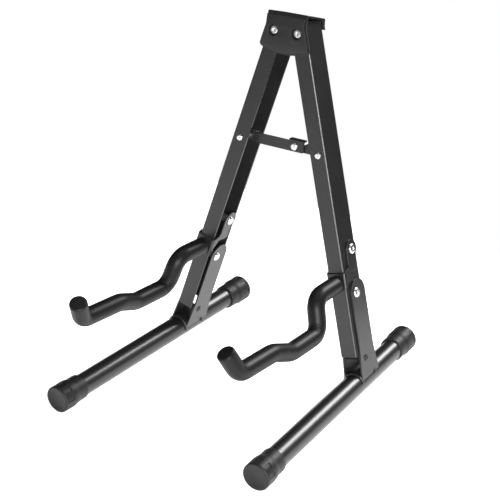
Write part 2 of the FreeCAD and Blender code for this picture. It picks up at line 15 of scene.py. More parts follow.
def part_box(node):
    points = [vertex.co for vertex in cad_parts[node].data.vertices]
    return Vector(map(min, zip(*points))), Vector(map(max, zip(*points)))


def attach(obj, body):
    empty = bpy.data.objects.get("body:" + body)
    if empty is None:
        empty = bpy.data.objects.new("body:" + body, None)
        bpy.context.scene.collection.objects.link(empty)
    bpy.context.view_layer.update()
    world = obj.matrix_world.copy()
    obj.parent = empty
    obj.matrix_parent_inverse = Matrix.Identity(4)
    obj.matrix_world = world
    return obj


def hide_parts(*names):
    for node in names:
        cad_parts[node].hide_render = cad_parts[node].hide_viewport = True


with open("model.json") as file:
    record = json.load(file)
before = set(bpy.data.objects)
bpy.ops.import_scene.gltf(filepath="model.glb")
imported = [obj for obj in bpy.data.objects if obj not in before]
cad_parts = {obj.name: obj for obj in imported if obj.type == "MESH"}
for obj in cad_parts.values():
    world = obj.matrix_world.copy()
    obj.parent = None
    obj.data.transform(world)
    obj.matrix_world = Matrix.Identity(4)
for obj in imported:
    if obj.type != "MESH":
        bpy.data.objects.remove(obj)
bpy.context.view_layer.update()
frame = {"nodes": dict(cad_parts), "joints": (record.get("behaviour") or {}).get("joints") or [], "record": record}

■ Exercise goal
Print only the lines from the top of the data above down to the line holding "obj.matrix_world = Matrix.Identity(4)", inclusive.

■ Output of the exercise
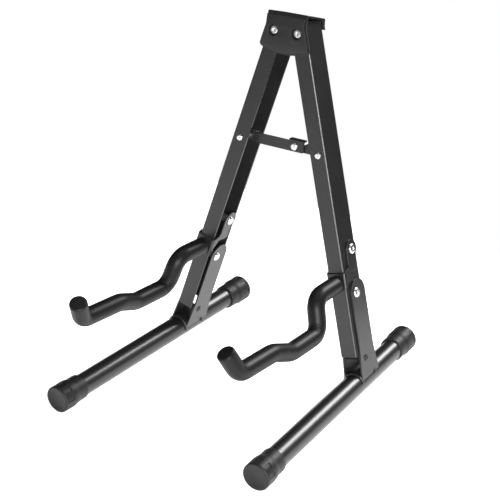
Write part 2 of the FreeCAD and Blender code for this picture. It picks up at line 15 of scene.py. More parts follow.
def part_box(node):
    points = [vertex.co for vertex in cad_parts[node].data.vertices]
    return Vector(map(min, zip(*points))), Vector(map(max, zip(*points)))


def attach(obj, body):
    empty = bpy.data.objects.get("body:" + body)
    if empty is None:
        empty = bpy.data.objects.new("body:" + body, None)
        bpy.context.scene.collection.objects.link(empty)
    bpy.context.view_layer.update()
    world = obj.matrix_world.copy()
    obj.parent = empty
    obj.matrix_parent_inverse = Matrix.Identity(4)
    obj.matrix_world = world
    return obj


def hide_parts(*names):
    for node in names:
        cad_parts[node].hide_render = cad_parts[node].hide_viewport = True


with open("model.json") as file:
    record = json.load(file)
before = set(bpy.data.objects)
bpy.ops.import_scene.gltf(filepath="model.glb")
imported = [obj for obj in bpy.data.objects if obj not in before]
cad_parts = {obj.name: obj for obj in imported if obj.type == "MESH"}
for obj in cad_parts.values():
    world = obj.matrix_world.copy()
    obj.parent = None
    obj.data.transform(world)
    obj.matrix_world = Matrix.Identity(4)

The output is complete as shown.